In one category area he explains how he had to remove one company from its supplier list: “I had them all in one-by-one, beat them up and delisted one of them. It’s that sort of thing where you’re CFO but you’ve stepped into somebody else’s shoes. Then I’m back on statutory accounts. It’s a complete spectrum of work, going from detail to strategy, to working in commercial, to what the hell is going on with the loyalty card,” he adds.
“I’m learning massively about digital, and digital transformation and how digital isn’t just about taking sales from the store and putting them online, digital is about bringing digital into the store, about giving ease of supply to customers, meeting those customers’ needs,” he says.
The model Holland & Barrett is developing is in response to changing expectations. “What we don’t want is a digital experience that takes customers to outer space, that nobody can reach, you want the digital experience that really strikes a chord with the consumer, that gives them all the ease they expect, and all the information that they expect as they go along,” he adds.
“The High Street is not dead, its evolving” says Keen. “If you look at the stores of tomorrow they look like Made.com, they are very experiential but very digital in the interaction they have with customers, or they probably have a coffee shop like Waterstone’s.
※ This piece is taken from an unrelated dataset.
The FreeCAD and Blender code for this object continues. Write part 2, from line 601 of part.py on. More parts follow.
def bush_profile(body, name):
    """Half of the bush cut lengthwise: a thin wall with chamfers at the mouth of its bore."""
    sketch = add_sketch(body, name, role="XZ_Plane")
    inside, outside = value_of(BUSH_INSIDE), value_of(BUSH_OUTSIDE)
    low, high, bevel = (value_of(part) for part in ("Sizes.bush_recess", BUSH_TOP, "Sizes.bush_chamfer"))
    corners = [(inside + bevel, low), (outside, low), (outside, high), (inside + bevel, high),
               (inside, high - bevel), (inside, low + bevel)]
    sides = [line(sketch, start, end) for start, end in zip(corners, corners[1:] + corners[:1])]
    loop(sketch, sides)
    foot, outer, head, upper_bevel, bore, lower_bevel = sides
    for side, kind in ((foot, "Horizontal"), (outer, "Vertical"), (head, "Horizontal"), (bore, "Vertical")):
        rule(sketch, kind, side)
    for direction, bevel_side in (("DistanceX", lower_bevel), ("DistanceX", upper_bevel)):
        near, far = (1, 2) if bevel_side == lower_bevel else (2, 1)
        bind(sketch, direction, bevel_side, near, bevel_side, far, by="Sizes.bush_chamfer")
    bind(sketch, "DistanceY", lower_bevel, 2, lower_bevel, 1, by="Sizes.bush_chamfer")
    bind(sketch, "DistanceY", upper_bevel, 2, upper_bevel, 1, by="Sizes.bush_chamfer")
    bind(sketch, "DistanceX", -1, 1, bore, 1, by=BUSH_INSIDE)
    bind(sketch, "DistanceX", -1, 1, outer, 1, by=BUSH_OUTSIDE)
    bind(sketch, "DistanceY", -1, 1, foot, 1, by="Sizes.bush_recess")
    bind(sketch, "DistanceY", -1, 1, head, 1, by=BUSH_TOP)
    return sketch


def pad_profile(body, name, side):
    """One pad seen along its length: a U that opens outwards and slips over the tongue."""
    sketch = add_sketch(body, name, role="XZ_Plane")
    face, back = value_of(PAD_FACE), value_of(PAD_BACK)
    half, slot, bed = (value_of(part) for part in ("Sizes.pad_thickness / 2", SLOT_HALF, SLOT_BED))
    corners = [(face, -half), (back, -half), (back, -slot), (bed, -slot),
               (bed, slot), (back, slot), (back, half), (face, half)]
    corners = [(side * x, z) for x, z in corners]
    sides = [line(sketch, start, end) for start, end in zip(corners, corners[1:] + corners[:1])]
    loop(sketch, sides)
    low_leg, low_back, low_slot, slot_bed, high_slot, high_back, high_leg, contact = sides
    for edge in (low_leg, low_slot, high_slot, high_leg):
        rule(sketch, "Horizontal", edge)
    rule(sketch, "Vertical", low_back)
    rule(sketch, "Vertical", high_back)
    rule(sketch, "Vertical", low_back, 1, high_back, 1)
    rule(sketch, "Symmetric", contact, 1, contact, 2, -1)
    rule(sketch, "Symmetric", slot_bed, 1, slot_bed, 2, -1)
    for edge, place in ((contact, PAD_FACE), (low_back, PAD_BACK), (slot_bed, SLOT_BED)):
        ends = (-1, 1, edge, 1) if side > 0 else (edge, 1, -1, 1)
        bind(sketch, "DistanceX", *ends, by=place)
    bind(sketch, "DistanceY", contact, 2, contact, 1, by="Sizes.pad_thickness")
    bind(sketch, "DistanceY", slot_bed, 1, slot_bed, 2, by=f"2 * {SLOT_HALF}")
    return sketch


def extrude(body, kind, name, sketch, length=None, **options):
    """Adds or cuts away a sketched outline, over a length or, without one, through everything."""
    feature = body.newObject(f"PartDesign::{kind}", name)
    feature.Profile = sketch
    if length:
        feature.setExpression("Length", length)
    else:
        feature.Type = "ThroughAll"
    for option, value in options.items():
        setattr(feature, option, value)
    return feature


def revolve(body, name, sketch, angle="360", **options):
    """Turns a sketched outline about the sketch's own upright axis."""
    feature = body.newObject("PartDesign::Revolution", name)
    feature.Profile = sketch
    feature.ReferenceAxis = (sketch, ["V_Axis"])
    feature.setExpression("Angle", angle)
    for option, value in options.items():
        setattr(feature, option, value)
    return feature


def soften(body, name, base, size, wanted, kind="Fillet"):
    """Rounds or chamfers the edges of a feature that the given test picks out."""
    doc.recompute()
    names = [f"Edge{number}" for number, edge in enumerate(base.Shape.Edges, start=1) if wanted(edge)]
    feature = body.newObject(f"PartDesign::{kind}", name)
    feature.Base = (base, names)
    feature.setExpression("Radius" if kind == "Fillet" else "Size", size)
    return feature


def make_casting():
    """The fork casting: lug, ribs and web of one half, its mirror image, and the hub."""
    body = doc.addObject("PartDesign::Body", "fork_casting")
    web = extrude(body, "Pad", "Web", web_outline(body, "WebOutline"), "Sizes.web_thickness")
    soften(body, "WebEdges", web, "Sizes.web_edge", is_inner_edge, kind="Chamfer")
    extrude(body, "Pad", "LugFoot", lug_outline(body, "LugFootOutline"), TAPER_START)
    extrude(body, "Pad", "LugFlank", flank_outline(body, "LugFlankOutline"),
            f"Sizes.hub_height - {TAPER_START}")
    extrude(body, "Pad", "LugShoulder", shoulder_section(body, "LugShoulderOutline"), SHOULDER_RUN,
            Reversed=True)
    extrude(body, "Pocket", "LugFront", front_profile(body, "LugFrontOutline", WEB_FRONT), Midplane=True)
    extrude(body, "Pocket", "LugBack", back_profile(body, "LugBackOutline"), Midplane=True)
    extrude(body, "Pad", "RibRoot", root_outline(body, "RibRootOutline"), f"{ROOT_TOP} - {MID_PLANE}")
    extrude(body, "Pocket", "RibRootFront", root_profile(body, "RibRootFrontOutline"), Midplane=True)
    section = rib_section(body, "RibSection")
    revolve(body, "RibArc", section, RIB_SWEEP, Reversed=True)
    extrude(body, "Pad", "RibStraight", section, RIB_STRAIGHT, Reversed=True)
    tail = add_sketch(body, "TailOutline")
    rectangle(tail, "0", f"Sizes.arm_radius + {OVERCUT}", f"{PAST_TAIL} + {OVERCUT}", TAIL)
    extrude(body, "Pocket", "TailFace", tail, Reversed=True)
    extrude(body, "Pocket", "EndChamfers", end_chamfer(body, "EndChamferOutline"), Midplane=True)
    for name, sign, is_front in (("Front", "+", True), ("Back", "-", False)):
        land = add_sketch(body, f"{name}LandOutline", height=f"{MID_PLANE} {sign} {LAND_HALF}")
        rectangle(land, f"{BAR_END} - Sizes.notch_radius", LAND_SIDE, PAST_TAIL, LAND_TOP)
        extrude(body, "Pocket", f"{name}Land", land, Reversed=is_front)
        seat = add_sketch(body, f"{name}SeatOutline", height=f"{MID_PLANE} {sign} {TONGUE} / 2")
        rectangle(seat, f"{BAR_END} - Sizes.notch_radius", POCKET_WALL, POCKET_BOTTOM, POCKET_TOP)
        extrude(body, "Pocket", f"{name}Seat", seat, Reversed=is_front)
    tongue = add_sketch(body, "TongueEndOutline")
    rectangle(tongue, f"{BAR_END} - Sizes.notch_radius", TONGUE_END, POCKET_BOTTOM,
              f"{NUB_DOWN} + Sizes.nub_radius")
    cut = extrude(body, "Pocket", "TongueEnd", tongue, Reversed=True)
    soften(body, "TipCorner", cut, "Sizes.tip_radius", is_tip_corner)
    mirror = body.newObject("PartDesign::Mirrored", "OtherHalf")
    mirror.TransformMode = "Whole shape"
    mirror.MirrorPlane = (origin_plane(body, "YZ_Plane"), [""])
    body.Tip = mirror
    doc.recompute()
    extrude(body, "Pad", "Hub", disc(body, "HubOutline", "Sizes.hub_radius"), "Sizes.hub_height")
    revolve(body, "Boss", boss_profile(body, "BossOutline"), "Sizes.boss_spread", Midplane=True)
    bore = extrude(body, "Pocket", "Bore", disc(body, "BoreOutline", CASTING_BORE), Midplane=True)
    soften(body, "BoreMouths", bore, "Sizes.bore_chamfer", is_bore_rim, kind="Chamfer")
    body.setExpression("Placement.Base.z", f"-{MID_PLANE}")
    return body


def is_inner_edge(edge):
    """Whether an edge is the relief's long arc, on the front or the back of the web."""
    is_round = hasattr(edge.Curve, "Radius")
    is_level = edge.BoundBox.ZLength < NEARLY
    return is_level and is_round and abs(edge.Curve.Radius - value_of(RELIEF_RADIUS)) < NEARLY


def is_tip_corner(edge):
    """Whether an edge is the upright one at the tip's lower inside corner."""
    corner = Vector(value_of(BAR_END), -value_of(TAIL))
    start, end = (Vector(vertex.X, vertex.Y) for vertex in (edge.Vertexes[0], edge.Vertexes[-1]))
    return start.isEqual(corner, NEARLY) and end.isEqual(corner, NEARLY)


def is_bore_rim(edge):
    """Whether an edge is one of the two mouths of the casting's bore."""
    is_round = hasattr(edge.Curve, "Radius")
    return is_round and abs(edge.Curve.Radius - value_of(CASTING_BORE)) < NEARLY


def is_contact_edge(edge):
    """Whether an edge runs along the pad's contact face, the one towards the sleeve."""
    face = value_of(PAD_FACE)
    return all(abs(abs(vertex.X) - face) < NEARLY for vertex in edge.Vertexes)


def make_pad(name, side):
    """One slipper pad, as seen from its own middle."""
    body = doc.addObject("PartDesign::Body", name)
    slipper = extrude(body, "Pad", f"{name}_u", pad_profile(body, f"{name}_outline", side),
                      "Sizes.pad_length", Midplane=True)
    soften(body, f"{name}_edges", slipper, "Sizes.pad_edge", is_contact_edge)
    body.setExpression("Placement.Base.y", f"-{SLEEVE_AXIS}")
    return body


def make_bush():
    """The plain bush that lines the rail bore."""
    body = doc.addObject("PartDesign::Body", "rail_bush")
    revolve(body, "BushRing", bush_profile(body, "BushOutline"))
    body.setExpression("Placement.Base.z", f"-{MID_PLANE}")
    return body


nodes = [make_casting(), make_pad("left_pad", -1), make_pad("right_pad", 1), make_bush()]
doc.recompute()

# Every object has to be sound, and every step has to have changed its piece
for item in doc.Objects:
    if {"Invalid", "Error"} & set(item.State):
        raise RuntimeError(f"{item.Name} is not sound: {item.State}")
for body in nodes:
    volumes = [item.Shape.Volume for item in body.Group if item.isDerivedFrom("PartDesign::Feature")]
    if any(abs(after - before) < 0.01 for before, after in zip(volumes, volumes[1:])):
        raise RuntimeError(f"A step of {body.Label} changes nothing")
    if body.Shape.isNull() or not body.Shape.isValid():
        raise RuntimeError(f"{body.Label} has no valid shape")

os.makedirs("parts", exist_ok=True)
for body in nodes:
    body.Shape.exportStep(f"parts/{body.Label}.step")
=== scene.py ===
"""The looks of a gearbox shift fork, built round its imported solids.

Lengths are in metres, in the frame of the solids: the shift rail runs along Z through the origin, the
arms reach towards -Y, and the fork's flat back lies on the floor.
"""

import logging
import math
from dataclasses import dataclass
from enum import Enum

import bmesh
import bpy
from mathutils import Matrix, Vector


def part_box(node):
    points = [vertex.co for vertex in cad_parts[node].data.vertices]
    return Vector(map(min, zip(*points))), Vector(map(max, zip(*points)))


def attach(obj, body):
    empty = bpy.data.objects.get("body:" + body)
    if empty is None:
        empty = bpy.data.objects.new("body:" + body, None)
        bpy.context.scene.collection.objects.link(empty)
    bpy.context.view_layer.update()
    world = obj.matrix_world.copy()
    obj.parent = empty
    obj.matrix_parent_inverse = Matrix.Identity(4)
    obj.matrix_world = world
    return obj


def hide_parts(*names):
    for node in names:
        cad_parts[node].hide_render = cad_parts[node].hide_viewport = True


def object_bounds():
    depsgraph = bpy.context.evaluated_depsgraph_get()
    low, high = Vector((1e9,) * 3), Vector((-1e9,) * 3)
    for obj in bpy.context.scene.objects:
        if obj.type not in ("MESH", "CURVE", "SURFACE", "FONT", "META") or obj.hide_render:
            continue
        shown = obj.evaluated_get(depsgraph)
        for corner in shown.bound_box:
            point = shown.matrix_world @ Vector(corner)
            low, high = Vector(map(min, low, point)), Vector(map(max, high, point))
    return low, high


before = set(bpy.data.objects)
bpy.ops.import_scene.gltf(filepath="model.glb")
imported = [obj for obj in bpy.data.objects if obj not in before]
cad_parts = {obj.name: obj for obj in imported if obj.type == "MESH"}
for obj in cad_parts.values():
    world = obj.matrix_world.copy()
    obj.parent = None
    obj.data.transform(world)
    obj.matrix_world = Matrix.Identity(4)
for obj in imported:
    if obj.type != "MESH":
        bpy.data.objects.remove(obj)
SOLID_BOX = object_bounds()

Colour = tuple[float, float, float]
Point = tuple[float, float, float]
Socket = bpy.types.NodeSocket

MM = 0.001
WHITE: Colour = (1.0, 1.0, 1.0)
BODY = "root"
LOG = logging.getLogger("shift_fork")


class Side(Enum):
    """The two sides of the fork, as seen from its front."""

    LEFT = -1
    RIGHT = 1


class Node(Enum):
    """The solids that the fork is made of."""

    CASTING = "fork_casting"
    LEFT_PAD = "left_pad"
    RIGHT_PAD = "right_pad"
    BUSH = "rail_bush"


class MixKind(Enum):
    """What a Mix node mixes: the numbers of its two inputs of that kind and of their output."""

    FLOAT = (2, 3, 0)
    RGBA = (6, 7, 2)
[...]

The experience and touch points with the customer are changing digital,” he adds.
In June 2017, Holland & Barrett was bought by L1 Capital, retail arm of the Letter One fund headed up by Russian oil billionaire Mikhail Fridman. At the time Stephan DuCharme, L1’s Retail managing partner said Holland & Barrett had “attractive growth positions in other European and international markets..We believe that the company is well positioned to benefit from structural growth in the growing £10bn health and wellness market and has multiple levers for long-term growth and value creation.”
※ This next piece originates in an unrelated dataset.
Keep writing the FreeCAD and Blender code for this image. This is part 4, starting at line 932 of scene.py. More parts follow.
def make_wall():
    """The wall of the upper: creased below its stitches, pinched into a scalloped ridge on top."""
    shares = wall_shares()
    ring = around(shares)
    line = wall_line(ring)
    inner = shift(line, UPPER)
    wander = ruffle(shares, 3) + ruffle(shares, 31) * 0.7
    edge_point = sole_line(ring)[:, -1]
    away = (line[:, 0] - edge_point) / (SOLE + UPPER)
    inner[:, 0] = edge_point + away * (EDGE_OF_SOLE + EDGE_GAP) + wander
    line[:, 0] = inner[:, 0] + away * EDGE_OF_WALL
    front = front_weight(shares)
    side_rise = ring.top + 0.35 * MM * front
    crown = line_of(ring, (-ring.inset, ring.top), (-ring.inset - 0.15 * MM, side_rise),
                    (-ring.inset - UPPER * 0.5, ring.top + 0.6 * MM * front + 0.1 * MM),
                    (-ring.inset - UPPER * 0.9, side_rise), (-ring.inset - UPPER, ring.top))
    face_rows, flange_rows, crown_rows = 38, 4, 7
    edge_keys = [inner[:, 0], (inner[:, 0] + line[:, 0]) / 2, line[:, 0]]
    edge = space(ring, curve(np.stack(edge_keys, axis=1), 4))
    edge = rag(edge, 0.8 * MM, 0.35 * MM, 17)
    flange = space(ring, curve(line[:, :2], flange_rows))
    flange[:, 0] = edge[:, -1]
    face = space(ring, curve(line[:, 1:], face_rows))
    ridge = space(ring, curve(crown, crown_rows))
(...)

Keen says the investor saw the potential to develop the group’s technology. “We hadn’t taken the next leap to digital experience and become a digitally led champion of well-being,” he says. A McKinsey-developed strategy focused on seven pillars for digital/international growth has been added. “At the heart of this is how do you tie the customer mission to how you can deliver that with ease through digital engagement?”
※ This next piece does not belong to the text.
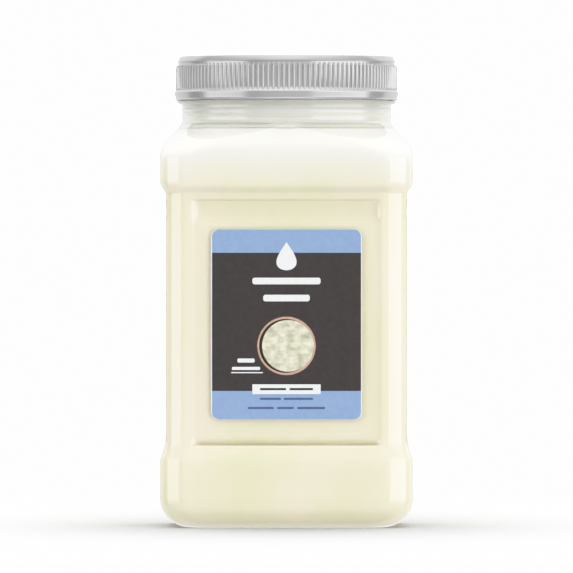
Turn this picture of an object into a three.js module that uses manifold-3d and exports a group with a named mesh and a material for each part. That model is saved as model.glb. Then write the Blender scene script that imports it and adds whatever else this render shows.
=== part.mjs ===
// A clear square plastic jar of milk powder, with a ribbed screw lid and a label on its front.
// Millimetres, +Z up. The origin is the middle of the base, and the label faces -Y.
import * as THREE from "three";
import { mergeVertices } from "three/addons/utils/BufferGeometryUtils.js";
import { ConvexGeometry } from "three/addons/geometries/ConvexGeometry.js";
import Module from "manifold-3d";

// The jar's square body: two full bands with a slimmer waist between them.
const BAND_HALF = 69.5; // half the width across the upper and lower band
const WAIST_HALF = 66.4; // half the width across the waist
const BODY_CORNER = 17; // radius of the bands' four upright corners
const WALL = 1.8;
const BASE_WALL = 1.1;

// Heights up the jar.
const BASE_ROUND = 17; // radius between the base and the sides
const LOWER_BAND_TOP = 37.2;
const WAIST_BOTTOM = 47.2;
const WAIST_TOP = 183;
const UPPER_BAND_BOTTOM = 187.6;
const BAND_ROUND_AT = 0.58; // the upper band's underside turns upright at this share of its height
const BAND_ROUND_OUT = 0.8; // and of its width
const SHOULDER_BOTTOM = 201;
const NECK_BOTTOM = 223.4;
const BEAD_BOTTOM = 231.7;
const BEAD_TOP = 234.1;
const MOUTH = 256.7;

// The shallow flat panel in each side of the waist, which takes the label.
const PANEL_DEPTH = 0.6;
const PANEL_HALF = 52.5;
const PANEL_BOTTOM = 45.2;
const PANEL_TOP = 179.2;
const PANEL_CORNER = 3;
const PANEL_CUT = 6; // how far out each panel's cut reaches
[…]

Keen is also personally involved in deal-making, having recently acquired a business in Belgium. “We’ve got 20 stores and growing in Belgium and we’ve just put a management team into it to expand the website- which is growing at something like 20%. I did the same in Sweden, bought a business there, we’re setting up in Singapore. Holland & Barrett now sells in 16 countries.”
The company is now in major European economies with over 300 stores in mainland Europe and through pharmacy groups such as Apollo in India and AS Watson in Hong Kong. One big omission is the American market. “We looked and in our opinion the US is over-shopped, over there everything’s genetically modified, which doesn’t fit with Holland & Barrett,” he says.
One challenge is managing the group’s vast estate where a combination of 10-year leases with 5-year breaks is the norm, and average lease length is 3.7 years. “I have to churn that estate because parts are not necessarily fit to be digitally-led stores,” he explains.
Keen says he is still ambitious for himself and the group, especially taking a private-equity owned business into its new owner. “I feel that I can still add value as the CFO and I can still push the boundaries with the business going forward. I’ve never stayed at a business 2nd generation before,” he reveals.
“I put some skin in the game and I stayed because I am convinced Letter One have a vision of where they can take it. They said: ‘We didn’t buy this business for its history, we bought it for the potential of what we think it can do’,” he adds.